Hilde was doing the business part-time while still in law school and she had no idea Ørjan was a top leader in the company. When she found out, they continued building their respective businesses, helping each other out whenever they could.
“Over the next months, we discovered that, despite our differences, we made a great team,” says Hilde. “Ørjan is a visionary leader who keeps people motivated by helping them see the big picture. I love structure and planning. I’m detail-oriented, organized and consistent with follow-up.”
According to Ørjan, Hilde also has the gift of teaching and coaching people, lifting them up and empowering them by showing them exactly what they need to do.
Ørjan and Hilde got married in 2003, and their complementary skill sets would come in handy that year when their company went through some dramatic changes, almost causing the newlyweds to lose everything.
Becoming Company Owners
In June 2003, one of the company owners called Ørjan to let him know they were going to sell off their telecom division, which was the fastest-growing division of the company. He made an offer to Ørjan and his team, who ended up buying half of the division from the parent company.
“Our newly formed company grew quickly,” says Ørjan, “until the telecom industry took a serious dip in Scandinavia. We suddenly went from making the equivalent of $500,000 a month to losing about $1 million a month. We were rapidly running out of money and had to decide whether to sell off parts of the company or declare bankruptcy. Fortunately we were able to sell parts of it and we adopted a new product line in 2005. Today we still have the same company we formed in 2003, but we renamed it after our new product line.”
Even though Ørjan and Hilde today own over 25 percent of the company, they continue to work mainly as field leaders, since that’s what they love and do best.
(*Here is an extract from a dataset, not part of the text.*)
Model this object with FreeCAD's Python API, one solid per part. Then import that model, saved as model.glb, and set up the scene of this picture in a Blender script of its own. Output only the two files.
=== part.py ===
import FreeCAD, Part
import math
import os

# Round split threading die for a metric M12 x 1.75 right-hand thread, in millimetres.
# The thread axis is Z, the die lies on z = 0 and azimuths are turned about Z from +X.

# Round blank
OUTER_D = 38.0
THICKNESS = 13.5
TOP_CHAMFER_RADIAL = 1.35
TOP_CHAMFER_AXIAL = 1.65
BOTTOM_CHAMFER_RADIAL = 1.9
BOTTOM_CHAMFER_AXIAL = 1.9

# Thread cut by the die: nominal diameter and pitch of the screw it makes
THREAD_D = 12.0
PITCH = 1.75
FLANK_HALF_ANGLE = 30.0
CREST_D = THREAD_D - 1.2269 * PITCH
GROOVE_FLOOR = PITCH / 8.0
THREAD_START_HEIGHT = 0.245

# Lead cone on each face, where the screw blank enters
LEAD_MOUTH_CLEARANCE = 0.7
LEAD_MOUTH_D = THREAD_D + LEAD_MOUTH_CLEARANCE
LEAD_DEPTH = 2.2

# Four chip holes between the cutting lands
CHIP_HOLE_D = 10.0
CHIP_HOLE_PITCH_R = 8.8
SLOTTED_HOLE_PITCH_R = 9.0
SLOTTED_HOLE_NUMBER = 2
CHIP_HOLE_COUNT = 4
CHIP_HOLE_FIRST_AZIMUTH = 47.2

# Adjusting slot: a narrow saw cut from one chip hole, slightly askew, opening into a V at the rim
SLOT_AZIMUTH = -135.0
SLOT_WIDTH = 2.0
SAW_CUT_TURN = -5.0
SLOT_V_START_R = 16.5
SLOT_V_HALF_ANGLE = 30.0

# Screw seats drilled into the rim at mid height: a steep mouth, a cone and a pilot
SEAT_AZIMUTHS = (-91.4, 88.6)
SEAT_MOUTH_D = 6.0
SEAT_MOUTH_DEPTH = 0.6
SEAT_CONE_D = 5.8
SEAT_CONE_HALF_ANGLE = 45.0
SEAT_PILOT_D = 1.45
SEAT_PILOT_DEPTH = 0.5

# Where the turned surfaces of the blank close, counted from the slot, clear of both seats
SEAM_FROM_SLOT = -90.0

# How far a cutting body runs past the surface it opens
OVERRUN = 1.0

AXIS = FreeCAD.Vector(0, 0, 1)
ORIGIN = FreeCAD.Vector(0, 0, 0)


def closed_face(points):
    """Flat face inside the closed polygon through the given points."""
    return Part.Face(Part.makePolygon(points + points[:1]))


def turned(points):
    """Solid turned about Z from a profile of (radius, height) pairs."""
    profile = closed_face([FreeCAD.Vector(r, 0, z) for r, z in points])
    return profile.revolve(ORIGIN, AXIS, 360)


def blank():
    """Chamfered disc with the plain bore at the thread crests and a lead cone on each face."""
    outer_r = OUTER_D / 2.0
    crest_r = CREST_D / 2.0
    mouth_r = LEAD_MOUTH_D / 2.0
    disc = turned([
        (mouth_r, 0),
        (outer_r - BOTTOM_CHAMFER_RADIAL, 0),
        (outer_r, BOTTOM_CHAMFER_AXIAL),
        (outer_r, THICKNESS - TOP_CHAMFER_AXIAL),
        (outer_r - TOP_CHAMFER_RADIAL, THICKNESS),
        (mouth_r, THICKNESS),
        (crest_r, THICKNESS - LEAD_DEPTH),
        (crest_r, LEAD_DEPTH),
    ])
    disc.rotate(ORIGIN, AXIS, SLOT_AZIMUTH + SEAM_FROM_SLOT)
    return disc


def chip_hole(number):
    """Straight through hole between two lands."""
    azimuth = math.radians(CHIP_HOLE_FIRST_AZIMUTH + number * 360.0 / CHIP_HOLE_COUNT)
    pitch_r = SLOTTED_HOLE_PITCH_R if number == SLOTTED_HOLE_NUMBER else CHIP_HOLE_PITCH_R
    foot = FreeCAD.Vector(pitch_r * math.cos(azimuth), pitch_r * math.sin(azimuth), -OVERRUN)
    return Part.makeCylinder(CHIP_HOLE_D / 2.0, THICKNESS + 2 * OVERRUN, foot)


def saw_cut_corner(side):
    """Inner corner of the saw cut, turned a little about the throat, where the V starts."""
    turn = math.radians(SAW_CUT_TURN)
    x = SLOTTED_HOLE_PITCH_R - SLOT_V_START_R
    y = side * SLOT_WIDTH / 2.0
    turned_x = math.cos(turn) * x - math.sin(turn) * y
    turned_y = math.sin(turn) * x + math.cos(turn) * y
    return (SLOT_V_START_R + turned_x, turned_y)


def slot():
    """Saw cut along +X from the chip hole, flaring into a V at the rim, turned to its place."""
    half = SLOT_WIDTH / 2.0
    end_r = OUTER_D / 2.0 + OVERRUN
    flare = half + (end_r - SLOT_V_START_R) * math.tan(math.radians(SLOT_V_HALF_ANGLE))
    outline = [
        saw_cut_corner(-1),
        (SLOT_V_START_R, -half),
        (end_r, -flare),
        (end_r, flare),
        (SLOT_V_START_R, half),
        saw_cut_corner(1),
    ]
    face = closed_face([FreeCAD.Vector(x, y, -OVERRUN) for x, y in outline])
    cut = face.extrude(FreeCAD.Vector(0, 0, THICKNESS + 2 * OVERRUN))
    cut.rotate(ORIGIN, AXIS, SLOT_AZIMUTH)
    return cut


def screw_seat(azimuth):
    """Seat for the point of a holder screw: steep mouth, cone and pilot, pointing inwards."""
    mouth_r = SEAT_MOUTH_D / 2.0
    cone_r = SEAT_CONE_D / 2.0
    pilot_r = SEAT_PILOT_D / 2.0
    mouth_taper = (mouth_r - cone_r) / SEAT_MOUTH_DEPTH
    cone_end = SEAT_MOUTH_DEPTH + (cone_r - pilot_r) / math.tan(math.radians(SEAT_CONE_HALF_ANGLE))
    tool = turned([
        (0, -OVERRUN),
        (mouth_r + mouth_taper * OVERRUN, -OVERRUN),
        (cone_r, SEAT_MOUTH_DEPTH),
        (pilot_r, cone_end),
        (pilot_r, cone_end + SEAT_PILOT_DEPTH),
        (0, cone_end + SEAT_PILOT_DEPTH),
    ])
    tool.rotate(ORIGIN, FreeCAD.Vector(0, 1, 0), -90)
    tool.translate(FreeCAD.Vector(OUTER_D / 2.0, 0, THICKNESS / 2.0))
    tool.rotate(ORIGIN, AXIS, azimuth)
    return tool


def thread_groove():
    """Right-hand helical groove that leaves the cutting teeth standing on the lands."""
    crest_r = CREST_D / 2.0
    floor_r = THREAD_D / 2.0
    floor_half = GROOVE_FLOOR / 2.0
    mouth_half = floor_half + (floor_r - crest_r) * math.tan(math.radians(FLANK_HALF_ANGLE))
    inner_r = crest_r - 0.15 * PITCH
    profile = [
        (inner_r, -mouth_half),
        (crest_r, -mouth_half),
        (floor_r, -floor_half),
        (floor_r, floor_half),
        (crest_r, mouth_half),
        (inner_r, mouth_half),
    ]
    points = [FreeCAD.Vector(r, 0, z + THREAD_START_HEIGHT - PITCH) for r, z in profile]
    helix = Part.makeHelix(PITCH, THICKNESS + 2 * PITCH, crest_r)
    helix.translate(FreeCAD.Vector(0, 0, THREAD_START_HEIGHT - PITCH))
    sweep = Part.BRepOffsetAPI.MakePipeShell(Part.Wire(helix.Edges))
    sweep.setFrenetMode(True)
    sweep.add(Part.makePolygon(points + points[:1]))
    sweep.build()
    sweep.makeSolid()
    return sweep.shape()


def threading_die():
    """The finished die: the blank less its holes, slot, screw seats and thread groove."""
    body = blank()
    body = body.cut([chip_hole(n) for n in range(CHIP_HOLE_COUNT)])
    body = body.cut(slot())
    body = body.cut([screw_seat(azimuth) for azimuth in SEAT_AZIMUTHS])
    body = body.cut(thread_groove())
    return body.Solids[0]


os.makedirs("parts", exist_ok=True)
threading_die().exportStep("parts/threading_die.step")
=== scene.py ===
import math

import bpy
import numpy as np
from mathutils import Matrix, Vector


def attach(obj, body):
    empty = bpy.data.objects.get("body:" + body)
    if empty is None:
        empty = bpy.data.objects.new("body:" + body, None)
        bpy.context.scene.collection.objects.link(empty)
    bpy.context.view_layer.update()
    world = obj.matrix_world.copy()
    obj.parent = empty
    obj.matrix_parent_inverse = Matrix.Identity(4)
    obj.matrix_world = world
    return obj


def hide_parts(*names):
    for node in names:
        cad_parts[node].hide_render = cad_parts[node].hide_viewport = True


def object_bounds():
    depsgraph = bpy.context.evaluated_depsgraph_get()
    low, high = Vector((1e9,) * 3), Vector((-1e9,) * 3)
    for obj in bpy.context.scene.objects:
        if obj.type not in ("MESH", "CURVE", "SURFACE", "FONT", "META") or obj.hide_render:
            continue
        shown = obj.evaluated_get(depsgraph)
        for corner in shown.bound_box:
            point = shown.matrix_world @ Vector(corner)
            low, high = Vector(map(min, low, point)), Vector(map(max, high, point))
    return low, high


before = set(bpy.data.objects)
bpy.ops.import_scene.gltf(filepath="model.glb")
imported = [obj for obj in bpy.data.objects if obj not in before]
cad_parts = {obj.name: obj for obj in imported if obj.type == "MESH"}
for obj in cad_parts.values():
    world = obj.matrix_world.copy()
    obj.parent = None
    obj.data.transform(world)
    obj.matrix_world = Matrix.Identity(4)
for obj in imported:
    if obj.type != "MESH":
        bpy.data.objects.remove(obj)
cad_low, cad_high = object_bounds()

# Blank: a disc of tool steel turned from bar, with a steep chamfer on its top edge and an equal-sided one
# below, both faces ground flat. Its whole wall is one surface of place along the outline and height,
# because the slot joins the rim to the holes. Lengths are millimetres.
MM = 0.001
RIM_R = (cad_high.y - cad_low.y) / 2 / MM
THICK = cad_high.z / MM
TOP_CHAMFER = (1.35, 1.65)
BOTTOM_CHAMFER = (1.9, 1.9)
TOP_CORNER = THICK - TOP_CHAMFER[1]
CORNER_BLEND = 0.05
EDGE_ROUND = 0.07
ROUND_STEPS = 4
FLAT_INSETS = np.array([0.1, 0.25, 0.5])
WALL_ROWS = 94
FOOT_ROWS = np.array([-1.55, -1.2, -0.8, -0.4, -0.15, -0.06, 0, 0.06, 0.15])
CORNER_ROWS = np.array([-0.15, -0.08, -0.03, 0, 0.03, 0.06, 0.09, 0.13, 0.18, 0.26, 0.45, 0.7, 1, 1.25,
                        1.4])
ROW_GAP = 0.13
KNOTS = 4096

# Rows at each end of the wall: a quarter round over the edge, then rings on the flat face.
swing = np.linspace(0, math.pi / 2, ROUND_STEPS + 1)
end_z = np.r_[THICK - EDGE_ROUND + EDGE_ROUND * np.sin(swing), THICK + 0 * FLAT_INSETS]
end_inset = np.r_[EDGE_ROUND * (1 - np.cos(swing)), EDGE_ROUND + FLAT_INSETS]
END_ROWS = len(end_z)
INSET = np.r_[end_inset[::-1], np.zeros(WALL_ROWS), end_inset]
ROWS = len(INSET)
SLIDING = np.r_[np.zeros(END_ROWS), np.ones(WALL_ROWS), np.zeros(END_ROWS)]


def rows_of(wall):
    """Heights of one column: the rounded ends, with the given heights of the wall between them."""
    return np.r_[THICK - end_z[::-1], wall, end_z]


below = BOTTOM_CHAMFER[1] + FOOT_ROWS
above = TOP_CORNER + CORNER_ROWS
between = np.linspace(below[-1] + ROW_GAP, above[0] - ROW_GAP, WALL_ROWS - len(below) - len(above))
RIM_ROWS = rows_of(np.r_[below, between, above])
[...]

“We don’t hold any board positions,” says Ørjan, “and we don’t get involved in management any more than you would naturally in a small company when you’re the top leader. But we do take an owner position when the company needs to make strategic decisions.
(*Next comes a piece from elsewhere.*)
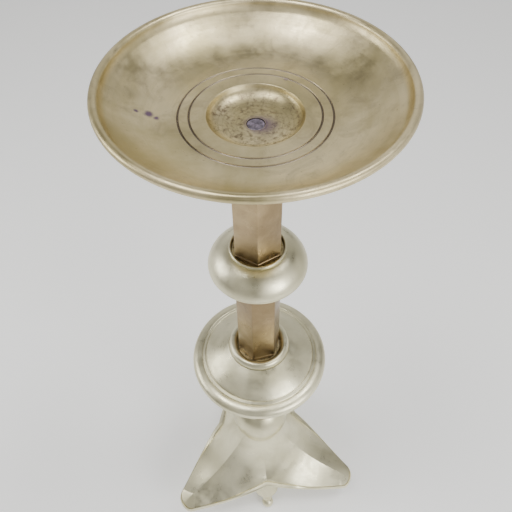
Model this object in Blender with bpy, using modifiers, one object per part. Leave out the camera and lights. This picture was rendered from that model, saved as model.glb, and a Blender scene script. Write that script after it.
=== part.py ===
"""Altar candlestick: a drip pan on three hexagonal stems, two knops, a ball and a three-lobed foot.

Metres, +Z up. The origin is the middle of the candle seat, on the candlestick's axis, so every
height below the pan is negative. The lobes of the base point to 90, 210 and 330 degrees.
"""

import math

import bmesh
import bpy
from mathutils import Matrix, Vector
from mathutils.bvhtree import BVHTree

# ---------------------------------------------------------------- driving dimensions
GAP = 0.0003                 # clearance between two pieces that touch

RIM_RADIUS = 0.1000          # outside of the drip pan
RIM_HEIGHT = 0.0340          # top of the rim above the candle seat
RIM_BEAD = 0.0030            # radius of the rounded rim
PAN_WALL = 0.0026
RIM_DROP = 1.7               # bowl's edge below the rim, in bead radii
BOWL_POWER = 2.1             # how late the bowl turns up
BOWL_FOOT_RADIUS = 0.0510    # where the bowl's curve meets the flat annulus
ANNULUS_HEIGHT = 0.0085
GROOVE_RADII = (0.0497, 0.0426)
GROOVE_DEPTH = 0.0008
RECESS_RADIUS = 0.0318       # candle recess
SEAT_RADIUS = 0.0150         # flat floor of the recess
RECESS_LIP = 0.0004          # small step where the recess meets the annulus
CUP_FOOT = -0.0032           # underside of the recess
CUP_STEPS = ((0.0010, 0.0012), (0.0060, -0.0024))  # inset and height down the cup's outside
CUP_FOOT_SPREAD = 0.0080     # cup's flat foot beyond the seat

ROD_RADIUS = 0.0050
ROD_HEAD_RADIUS = 0.0060
ROD_HEAD_LENGTH = 0.0020
ROD_HOLE = 0.0058

STEM_RADIUS = 0.0214         # across the corners, halved
STEM_WALL = 0.0022
STEM_SOCKET_RADIUS = 0.0219
END_PLATE = 0.0034
UPPER_STEM_TURN = 22.5       # corner directions, degrees
MIDDLE_STEM_TURN = 6.5
LOWER_STEM_TURN = 30.0

COLLAR_TOP = -0.0035         # turned collar under the pan
COLLAR_BOTTOM = -0.0190
COLLAR_RADIUS = 0.0280
COLLAR_BAND = 0.0025         # upright band at the collar's top
COLLAR_COVE = (0.0062, 0.0032)  # hollow under it: depth of its middle, and its radius
COLLAR_STEP = 0.0015         # how much narrower the lower band is
COLLAR_FOOT = 0.0050         # height of the lower band
SOCKET_DEPTH = 0.0032

UPPER_KNOP_LIP = -0.1235     # top of the knop's raised lip
UPPER_KNOP_EQUATOR = -0.1450
UPPER_KNOP_BOTTOM = -0.1565
UPPER_KNOP_RADIUS = 0.0426
UPPER_LIP_RADIUS = 0.0241
UPPER_KNOP_SHOULDER = 0.0024  # where the shell starts, below the lip
UPPER_KNOP_POWER = 1.25      # how square the shell's curve is
UPPER_KNOP_THROAT = 0.0060   # depth of the socket's wall

LOWER_COLLAR_TOP = -0.2800   # half-round ring round the middle stem
LOWER_COLLAR_BOTTOM = -0.2868
LOWER_COLLAR_RADIUS = 0.0314
LOWER_KNOP_TOP = -0.2862
LOWER_KNOP_LINE = -0.3025    # height of the engraved lines
LOWER_KNOP_EQUATOR = -0.3115
LOWER_KNOP_BOTTOM = -0.3350
LOWER_KNOP_RADIUS = 0.0714
LOWER_LINE_RADII = (0.0571, 0.0607)
LINE_MARGIN = (0.0010, 0.0004)  # saucer's end inside the first line, and above it
LINE_SLOPE = 0.40            # fall of the band that carries the lines
LINE_HALF = 0.0006
LINE_CUT = (0.0007, 0.0004)  # fall to a line's bottom and to its outer edge
SAUCER_SWELL = 0.0010
SAUCER_STEPS = 4
KNOP_WALL = 0.0022
CORE_WALL = 0.0034           # sleeve of the spool inside a knop
CORE_FLANGE = 0.0026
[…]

“Together with our Diamond Council of field leaders, the corporate team is in charge of products. Field and corporate teams work closely together because we believe the feedback we get from those who work in the trenches is invaluable. Once the field is able to communicate their ideas and needs to the corporate team, the company works with them to sell the field on any new projects before launching them. This ongoing collaboration works well for everyone.”
Hilde and Ørjan’s daily focus is on developing leaders and making sure everyone follows the system.
“The past two days I was in Stockholm giving four presentations,” says Ørjan. “I held coaching sessions with two leaders and one get-started meeting. While I was there, Hilde did customer demonstrations in Oslo during the day and business presentations in the evening.
“Our philosophy is that leaders need to do at least ten basic activities every month, which can range from short presentations to customer demonstrations and hotel meetings. Leaders who don’t do this quickly lose touch with the daily reality of the business. When new people come to you with specific questions and you give a general answer, they will see you as someone who’s built it in the past but doesn’t know how to build it today, and you lose credibility.”
Ørjan and Hilde lead by example, often giving more than forty presentations a month. They like to travel together, but they often split up so they can work in two different cities at the same time.
“Our passion is working with our team,” says Hilde. “Since 2005 we have developed much of our own educational materials, and we’ve been focused on integrating personal development into our system.
Personal growth wasn’t a strong trend in Norway, but thanks to network marketing, there is a growing demand, and bookstores are responding, which is ultimately benefitting business and society at large.”
Living the Dream
Ørjan and Hilde believe working together has not only helped their business but also their relationship.
“Our business is not just our work, it’s also our passion,” says Hilde. “We love what we do and never tire of talking business together. Continuously being steeped in personal development also enhances the romance, the friendship and the partnership between us.”
Ørjan says building the business with your spouse can be very effective, but it doesn’t come without challenges.
“An example is learning how to balance business and social time. Once we were on a five-day vacation in St. Tropez, one of our favorite travel destinations. We were having dinner at the hotel, overseeing a beautiful valley. We were talking about business matters, as we often do over dinner. All of a sudden, we caught ourselves and said, ‘We’re on vacation, we’re supposed to relax and not talk about business.’ Then we asked ourselves, ‘What do others talk about?’
“We started sending our friends text messages, asking them what they talk about when they’re on a vacation. We found they typically talk about other friends, jobs, finances, and so on. Hilde and I have those things in common, while people who have jobs don’t share the same worlds.”
“By working together, we develop an ever closer understanding of each other and how we function,” says Hilde. “This helps us to anticipate each other’s needs and support each other’s goals.”
Looking into the future, Hilde and Ørjan see their company serving one million customers and operating seamlessly in twenty countries by 2020. They also have a vision to create their own charity program for empowering people in developing countries through education.
Ørjan and Hilde don’t mind working sixty to eighty hours a week, as long as they can take frequent vacations to exotic places.
“I have a lot of creative ideas, but in order to keep my edge, I need to unplug on a regular basis,” says Ørjan. “Coming from a cold Scandinavian country, every six weeks or so I want to walk on a beach and feel the warm sand under my feet.”
Hilde couldn’t agree more: her goal to write books and develop her speaking career requires her to regularly retreat from the business and come into her own.
“Apart from the personal benefits we experience from taking time off,” she adds, “there is no greater inspiration for our leaders than seeing us live the lifestyle we want them to achieve. We have lots of pictures to remind our team that this business is about freedom and fun, and to encourage them to take their dreams to new heights.”